On 23 December 2014, it was announced that Screen Australia would be funding a movie based on the television series titled, Nowhere Boys: The Rise of the Bear. However, in July 2015, it was revealed that the movie's name was changed to Nowhere Boys: The Book of Shadows. The 80-minute feature-length movie was directed by David Caesar and written by Tony Ayres, Rhys Graham and Craig Irvin. It was produced by Beth Frey and executive produced by Ayres and Michael McMahon. Nowhere Boys: The Book of Shadows picks up a year after the boys crossed dimensions, discovered magic and battled the restoring demon. Having grown apart, they are drawn together again when Felix discovers a magically sealed Book of Shadows, which unwittingly releases a powerful force of chaos. The boys are reluctantly drawn into a showdown that threatens their world and loved ones.

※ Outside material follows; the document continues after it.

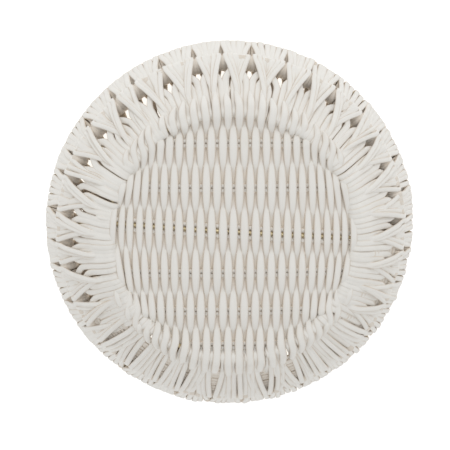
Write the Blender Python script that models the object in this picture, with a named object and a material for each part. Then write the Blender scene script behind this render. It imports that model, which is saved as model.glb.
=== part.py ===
"""Round woven cord seat pad: white cotton cord wound and woven over a brass wire frame.

The pad stands on its largest hoop. Rim windings join that lower hoop to the upper hoop, and a
sloping apron of windings climbs from the upper hoop to the raised seat hoop, where straight warp
cords cross pairs of weft cords. Units are metres, +Z is up and the origin is the middle of the base.
"""

from math import atan2, cos, degrees, pi, radians, sin, sqrt

import bmesh
import bpy
from mathutils import Vector

# Wire frame
WIRE_R = 0.0025         # hoop wire radius
RIB_R = 0.002           # rib and crossbar wire radius
LOWER_R = 0.1940        # hoop radii, to the middle of the wire
LOWER_Z = 0.0060
UPPER_R = 0.1775
UPPER_Z = 0.0325
SEAT_R = 0.1300
SEAT_Z = 0.0780
HOOP_SEGMENTS = 60
HOOP_SIDES = 8
RIB_COUNT = 12
FIRST_RIB = radians(27)
RIB_PITCH = 2 * pi / RIB_COUNT

# Cord layers
GAP = 0.0003            # clearance between neighbouring pieces
CORD_THICK = 0.0032     # one layer of flattened cord
WRAP_R = WIRE_R + GAP + CORD_THICK / 2  # middle of the cord layer around a hoop wire
OVER_R = WRAP_R + CORD_THICK + GAP      # middle of a second layer over the first
APRON_BULGE = 0.003     # how far the middle of the apron stands out from a straight slope
RIB_CLEARANCE = radians(1.1)  # how far the windings stop short of each rib
FLAT_HALF = 0.0014      # half the width of the flat strip under the lower hoop
LIP_LENGTH = 0.004      # how far the apron's lip runs down over the rim windings
SLIT_DROP = 0.003       # the rim windings' inner side ends this far below the upper hoop

# Seat panel
CROWN = 0.008           # rise of the panel's middle above its edge
PANEL_R = 0.1272
PANEL_TOP_Z = 0.0840    # top of the panel at its edge
WARP_BANDS = 12
WARP_STEPS = 8
WEFT_R = 0.00225        # weft cord radius
WEFT_Z = 0.0776         # middle of the weft cords at the panel's edge
WEFT_PITCH = 0.0049     # between the two cords of a pair
WEFT_ROWS = (0.097, 0.051, -0.038, -0.079, -0.1165)
WEFT_REACH = 0.1269     # the weft cords end inside this radius
BAR_TILT = radians(-3.8)
BAR_OFFSET = 0.0057     # the crossbar passes this far behind the middle of the panel
BAR_PITCH = 0.0052      # from the crossbar to the weft cord on each side of it
CURVE_STEPS = 12
SHARP_ANGLE = radians(40)

COTTON = (0.74, 0.71, 0.66)
BRASS = (0.80, 0.62, 0.30)


def clear_scene():
    for item in list(bpy.data.objects):
        bpy.data.objects.remove(item)


def principled(name, colour, roughness, metallic):
    material = bpy.data.materials.new(name)
    material.use_nodes = True
    shader = material.node_tree.nodes["Principled BSDF"]
    shader.inputs["Base Color"].default_value = (*colour, 1)
    shader.inputs["Roughness"].default_value = roughness
    shader.inputs["Metallic"].default_value = metallic
    return material


def cotton(name):
    return principled(name, COTTON, 0.9, 0)


def brass(name):
    return principled(name, BRASS, 0.3, 1)


def add_object(name, data, material):
    item = bpy.data.objects.new(name, data)
    bpy.context.collection.objects.link(item)
    data.materials.append(material)
    return item


def add_mesh(name, verts, faces, material):
    mesh = bpy.data.meshes.new(name)
    mesh.from_pydata(verts, [], faces)
    work = bmesh.new()
    work.from_mesh(mesh)
    bmesh.ops.recalc_face_normals(work, faces=work.faces)
    work.to_mesh(mesh)
    work.free()
    mesh.shade_smooth()
    mesh.set_sharp_from_angle(angle=SHARP_ANGLE)
    return add_object(name, mesh, material)


def wire(name, points, radius, material):
    """A straight or bent round wire or cord through the points, with closed ends."""
    curve = bpy.data.curves.new(name, "CURVE")
    curve.dimensions = "3D"
    curve.bevel_depth = radius
    curve.bevel_resolution = 1
    curve.use_fill_caps = True
    spline = curve.splines.new("POLY")
    spline.points.add(len(points) - 1)
    for target, point in zip(spline.points, points):
        target.co = (*point, 1)
    return add_object(name, curve, material)


def polar(radius, angle, z):
    return Vector((radius * cos(angle), radius * sin(angle), z))


# Hoops and ribs

def hoop(name, radius, z, material):
    sides = HOOP_SIDES
    verts = []
    faces = []
    for i in range(HOOP_SEGMENTS):
        angle = FIRST_RIB + 2 * pi * i / HOOP_SEGMENTS
        for j in range(sides):
            turn = 2 * pi * j / sides
            verts.append(polar(radius + WIRE_R * cos(turn), angle, z + WIRE_R * sin(turn)))
            here = i * sides
            after = (i + 1) % HOOP_SEGMENTS * sides
            k = (j + 1) % sides
            faces.append((here + j, after + j, after + k, here + k))
    return add_mesh(name, verts, faces, material)


def step_towards(start, goal, distance):
    return start + (goal - start).normalized() * distance


def rib_path():
    """The rib's route as (radius, height): from the lower hoop, close inside the upper hoop, and
    up the inside of the apron to the seat hoop."""
    lower = Vector((LOWER_R, LOWER_Z))
    upper = Vector((UPPER_R, UPPER_Z))
    seat = Vector((SEAT_R, SEAT_Z))
    along = (seat - lower).normalized()
    beside = upper + Vector((-along.y, along.x)) * (WIRE_R + RIB_R + 2 * GAP)
    reach = WIRE_R + GAP
    return [step_towards(lower, beside, reach), beside, step_towards(seat, beside, reach)]


def rib_angle(index):
    return FIRST_RIB + index * RIB_PITCH


def add_frame():
    hoops = {
        "lower_hoop": (LOWER_R, LOWER_Z),
        "upper_hoop": (UPPER_R, UPPER_Z),
        "seat_hoop": (SEAT_R, SEAT_Z),
    }
    for name, (radius, z) in hoops.items():
        hoop(name, radius, z, brass(name + "_brass"))
    rib_brass = brass("rib_brass")
    route = rib_path()
    for k in range(RIB_COUNT):
        points = [polar(p.x, rib_angle(k), p.y) for p in route]
        wire(f"rib_{k + 1:02d}", points, RIB_R, rib_brass)


# Windings: a sheet one cord thick, swept between neighbouring ribs

def around(centre, start_deg, stop_deg, steps, layer=WRAP_R):
    """Points of a cord layer's middle around a hoop wire, from one angle to another."""
    span = radians(stop_deg - start_deg) / steps
    radius = layer / cos(span / 2)
    points = []
    for i in range(steps + 1):
        angle = radians(start_deg) + span * i
        points.append(centre + radius * Vector((cos(angle), sin(angle))))
    return points


def sheet_outline(path):
    """The closed outline of a sheet CORD_THICK thick whose middle follows the path."""
    left = []
    right = []
    for i, point in enumerate(path):
        before = path[max(i - 1, 0)]
        after = path[min(i + 1, len(path) - 1)]
        into = (point - before).normalized() if i else (after - point).normalized()
        out = (after - point).normalized() if i < len(path) - 1 else into
        mitre = (into + out).normalized()
        stretch = CORD_THICK / 2 / mitre.dot(into)
        normal = Vector((-mitre.y, mitre.x)) * stretch
        left.append(point + normal)
        right.append(point - normal)
    return left + right[::-1]


def sector_angles(index):
    """The facet angles of the windings between one rib and the next."""
    start = rib_angle(index)
    facet = 2 * pi / HOOP_SEGMENTS
    count = HOOP_SEGMENTS // RIB_COUNT
    inner = [start + facet * i for i in range(1, count)]
    return [start + RIB_CLEARANCE, *inner, start + RIB_PITCH - RIB_CLEARANCE]


def sweep_sector(name, outline, index, material):
    angles = sector_angles(index)
    count = len(outline)
    verts = [polar(p.x, angle, p.y) for angle in angles for p in outline]
    faces = [tuple(range(count))]
    for row in range(len(angles) - 1):
        for j in range(count):
            k = (j + 1) % count
            low = row * count
            high = low + count
            faces.append((low + j, low + k, high + k, high + j))
    last = (len(angles) - 1) * count
    faces.append(tuple(last + j for j in reversed(range(count))))
    return add_mesh(name, verts, faces, material)


def outward(start, goal):
    """The unit normal on the outer side of the slope from start down to goal, and its angle."""
    slope = (goal - start).normalized()
    normal = Vector((-slope.y, slope.x))
    return normal, degrees(atan2(normal.y, normal.x))


def apron_path():
    """From the top of the seat hoop down the slope and over the rim windings on the upper hoop."""
    seat = Vector((SEAT_R, SEAT_Z))
    upper = Vector((UPPER_R, UPPER_Z))
    normal, slope_deg = outward(seat, upper)
    skirt_normal, skirt_deg = outward(upper, Vector((LOWER_R, LOWER_Z)))
    skirt_down = Vector((skirt_normal.y, -skirt_normal.x))
    middle = []
    for share in (0.25, 0.5, 0.75):
        layer = WRAP_R + (OVER_R - WRAP_R) * share
        bulge = APRON_BULGE * 4 * share * (1 - share)
        middle.append(seat.lerp(upper, share) + normal * (layer + bulge))
    lip = around(upper, slope_deg, skirt_deg, 1, OVER_R)
    hem = upper + skirt_normal * OVER_R + skirt_down * LIP_LENGTH
    return [*around(seat, 95, slope_deg, 2), *middle, *lip, hem]


def rim_path():
    """A turn around the upper and lower hoops, flat underneath, open just inside the upper hoop."""
    upper = Vector((UPPER_R, UPPER_Z))
    lower = Vector((LOWER_R, LOWER_Z))
    normal, skirt_deg = outward(upper, lower)
    base = LOWER_Z - WRAP_R
    flat = [Vector((LOWER_R + FLAT_HALF, base)), Vector((LOWER_R - FLAT_HALF, base))]
    start = upper + Vector((-WRAP_R, 0))
    top = around(upper, 150, skirt_deg, 4)
    toe = around(lower, skirt_deg, -40, 3)
    heel = lower - normal * WRAP_R
    finish = upper - normal * WRAP_R + (lower - upper).normalized() * SLIT_DROP
    return [start, *top, *toe, *flat, heel, finish]


def add_windings():
    apron = sheet_outline(apron_path())
    rim = sheet_outline(rim_path())
    apron_cotton = cotton("apron_cotton")
    rim_cotton = cotton("rim_cotton")
    for k in range(RIB_COUNT):
        sweep_sector(f"apron_winding_{k + 1:02d}", apron, k, apron_cotton)
        sweep_sector(f"rim_winding_{k + 1:02d}", rim, k, rim_cotton)


# Seat panel

def crown(x, y):
    return CROWN * (1 - (x * x + y * y) / PANEL_R**2)


def warp_band(name, left, right, material):
    """A band of neighbouring warp runs, crowned along and across, cut round at both ends."""
    columns = (left, (left + right) / 2, right)
    verts = []
    for step in range(WARP_STEPS + 1):
        along = 2 * step / WARP_STEPS - 1
        for x in columns:
            y = along * sqrt(PANEL_R**2 - x * x)
            top = PANEL_TOP_Z + crown(x, y)
            verts += [(x, y, top), (x, y, top - CORD_THICK)]
    row = 2 * len(columns)
    loop = (0, 2, 4, 5, 3, 1)
    faces = [loop]
    for step in range(WARP_STEPS):
        for j in range(row):
            a = step * row + loop[j]
            b = step * row + loop[(j + 1) % row]
            faces.append((a, b, b + row, a + row))
    faces.append(tuple(WARP_STEPS * row + i for i in reversed(loop)))
    return add_mesh(name, verts, faces, material)


def add_warp():
    material = cotton("warp_cotton")
    edge = 0.97 * PANEL_R
    width = 2 * edge / WARP_BANDS
    for k in range(WARP_BANDS):
        left = -edge + k * width + GAP / 2
        warp_band(f"warp_band_{k + 1:02d}", left, left + width - GAP, material)


def weft_point(x, y):
    return (x, y, WEFT_Z + crown(x, y))


def weft_pair(name, y, turn_side, material):
    """Two weft cords side by side, one cord turned back on itself at one side of the panel."""
    outer = abs(y) + WEFT_PITCH / 2 + WEFT_R
    reach = sqrt(WEFT_REACH**2 - outer**2) - WEFT_PITCH
    points = []
    for step in range(CURVE_STEPS + 1):
        x = turn_side * reach * (2 * step / CURVE_STEPS - 1)
        points.append(weft_point(x, y + WEFT_PITCH / 2))
    for angle in (45, 90, 135):
        x = turn_side * (reach + WEFT_PITCH / 2 * sin(radians(angle)))
        points.append(weft_point(x, y + WEFT_PITCH / 2 * cos(radians(angle))))
    back = [(p[0], y - WEFT_PITCH / 2) for p in points[CURVE_STEPS::-1]]
    points += [weft_point(*p) for p in back]
    wire(name, points, WEFT_R, material)


def straight_across(offset):
    """Points across the panel along the crossbar's direction, at an offset to one side."""
    reach = sqrt(WEFT_REACH**2 - (abs(offset) + WEFT_R) ** 2)
    along = Vector((cos(BAR_TILT), sin(BAR_TILT)))
    side = Vector((-along.y, along.x))
    points = []
    for step in range(CURVE_STEPS + 1):
        place = along * reach * (2 * step / CURVE_STEPS - 1) + side * offset
        points.append(weft_point(place.x, place.y))
    return points


def add_weft():
    material = cotton("weft_cotton")
    side = 1
    for k, y in enumerate(WEFT_ROWS):
        weft_pair(f"weft_pair_{k + 1}", y, side, material)
        side = -side
    wire("middle_weft_1", straight_across(BAR_OFFSET + BAR_PITCH), WEFT_R, material)
    wire("middle_weft_2", straight_across(BAR_OFFSET - BAR_PITCH), WEFT_R, material)
    wire("crossbar", straight_across(BAR_OFFSET), RIB_R, brass("crossbar_brass"))


clear_scene()
add_frame()
add_windings()
add_warp()
add_weft()
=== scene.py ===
from math import cos, pi, radians, sin

import bpy
import numpy as np
from mathutils import Matrix, Vector


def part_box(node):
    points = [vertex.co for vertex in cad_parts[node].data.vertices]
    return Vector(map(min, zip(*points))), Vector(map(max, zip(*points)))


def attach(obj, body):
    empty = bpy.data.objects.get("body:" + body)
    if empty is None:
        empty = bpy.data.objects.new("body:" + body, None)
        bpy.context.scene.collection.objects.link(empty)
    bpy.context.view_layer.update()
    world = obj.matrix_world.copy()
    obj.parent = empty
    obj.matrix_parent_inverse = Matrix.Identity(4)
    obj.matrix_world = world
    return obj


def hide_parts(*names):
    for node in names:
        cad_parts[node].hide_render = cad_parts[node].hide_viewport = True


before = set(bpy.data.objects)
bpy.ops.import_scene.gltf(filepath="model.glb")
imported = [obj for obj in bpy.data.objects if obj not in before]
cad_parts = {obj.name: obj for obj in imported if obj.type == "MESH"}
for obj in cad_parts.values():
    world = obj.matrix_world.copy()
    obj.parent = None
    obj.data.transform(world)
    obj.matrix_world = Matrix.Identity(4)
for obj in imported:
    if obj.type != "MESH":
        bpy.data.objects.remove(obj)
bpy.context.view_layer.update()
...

Dougie Baldwin, Joel Lok, Rahart Adams, Matt Testro, and Sean Rees-Wemyss reprised their roles as Felix, Andy, Sam, Jake, and Oscar. Others who also returned for the movie included series regulars Darci McDonald (Ellen), Michala Banas (Phoebe), Victoria Thaine (Alice), Ben Keller (Bear), Tamala Shelton (Mia) and Michelle Gerster (Viv). Angourie Rice also joined the cast. Nowhere Boys: The Book of Shadows began filming in Melbourne in July 2015. It screened in selected Australian movie theatres on 1 January 2016 and had its television premiere on ABC3 on 6 March 2016.